From High School to the NFL Adrian Peterson Says He was Ready –
Adrian Peterson of the Minnesota Vikings rushed for 2,960 yards and 32 touchdowns as a high school senior in 2003 and then went on to rush for 1,860 yards with 15 touchdowns — 5.9 yards per carry — as a true freshman at the University of Oklahoma. With those stats on his side, Peterson feels he was ready to jump from High School to the NFL.
-via ESPN.go.com Peterson stated:
“Not to sound cocky or anything, or confident, but yeah, I do feel like I could have came out my senior year of high school and played in the NFL,” Peterson said Monday on a conference call with Denver-area media leading up to Sunday’s game. “I really do. And I’ll just say this, people were like ‘well, physically you just weren’t ready.’ I came in my freshman year and I was up for the Heisman, had a pretty good season, was the leading rusher.”

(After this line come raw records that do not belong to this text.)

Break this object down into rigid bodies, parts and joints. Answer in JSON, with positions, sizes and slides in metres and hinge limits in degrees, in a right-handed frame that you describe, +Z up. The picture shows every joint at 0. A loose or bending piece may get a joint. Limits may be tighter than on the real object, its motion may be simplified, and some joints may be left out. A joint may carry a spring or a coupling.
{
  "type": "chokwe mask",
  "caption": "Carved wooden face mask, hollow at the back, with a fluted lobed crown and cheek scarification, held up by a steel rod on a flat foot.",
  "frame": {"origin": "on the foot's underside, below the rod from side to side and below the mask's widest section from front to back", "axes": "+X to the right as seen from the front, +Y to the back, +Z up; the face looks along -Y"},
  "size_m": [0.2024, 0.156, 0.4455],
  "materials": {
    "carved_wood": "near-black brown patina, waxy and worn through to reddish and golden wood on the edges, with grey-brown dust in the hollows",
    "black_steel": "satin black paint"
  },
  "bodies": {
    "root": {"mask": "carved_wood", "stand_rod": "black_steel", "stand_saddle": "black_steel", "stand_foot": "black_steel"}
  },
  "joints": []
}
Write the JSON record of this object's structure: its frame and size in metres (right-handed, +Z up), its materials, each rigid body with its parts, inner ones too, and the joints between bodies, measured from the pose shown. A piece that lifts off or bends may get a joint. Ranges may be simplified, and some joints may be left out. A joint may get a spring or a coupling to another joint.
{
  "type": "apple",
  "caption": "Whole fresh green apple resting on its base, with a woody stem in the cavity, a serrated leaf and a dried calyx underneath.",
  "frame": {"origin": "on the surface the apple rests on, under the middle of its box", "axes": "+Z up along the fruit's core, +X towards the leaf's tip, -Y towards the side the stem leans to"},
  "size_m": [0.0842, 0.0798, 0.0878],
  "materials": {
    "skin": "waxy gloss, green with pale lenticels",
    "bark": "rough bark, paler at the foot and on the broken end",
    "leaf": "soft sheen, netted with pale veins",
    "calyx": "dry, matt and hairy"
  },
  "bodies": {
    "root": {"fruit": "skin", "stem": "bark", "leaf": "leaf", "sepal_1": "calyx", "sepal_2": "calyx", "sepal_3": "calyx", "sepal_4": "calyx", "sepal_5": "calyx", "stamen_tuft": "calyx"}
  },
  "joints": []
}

“And there were guys that went in the league that year, like Cedric Benson, I felt like my freshman year I should have won the Doak Walker Award [for the nation’s top college running back], but they gave it to him — I kind of got off topic there. But anyway … I feel like I was a better player than him. And so it’s like, ‘I’m a true freshman, and if Cedric can go in [to the NFL] and play, then why couldn’t I do it?”’
So why the NFL Minnesota Vikings Stop Sign?
Can a high school football player go straight to the NFL? The current rules don’t state that a player has to attend college in order to enter the NFL. However, a player must be out of high school for at least three years before entering the NFL draft.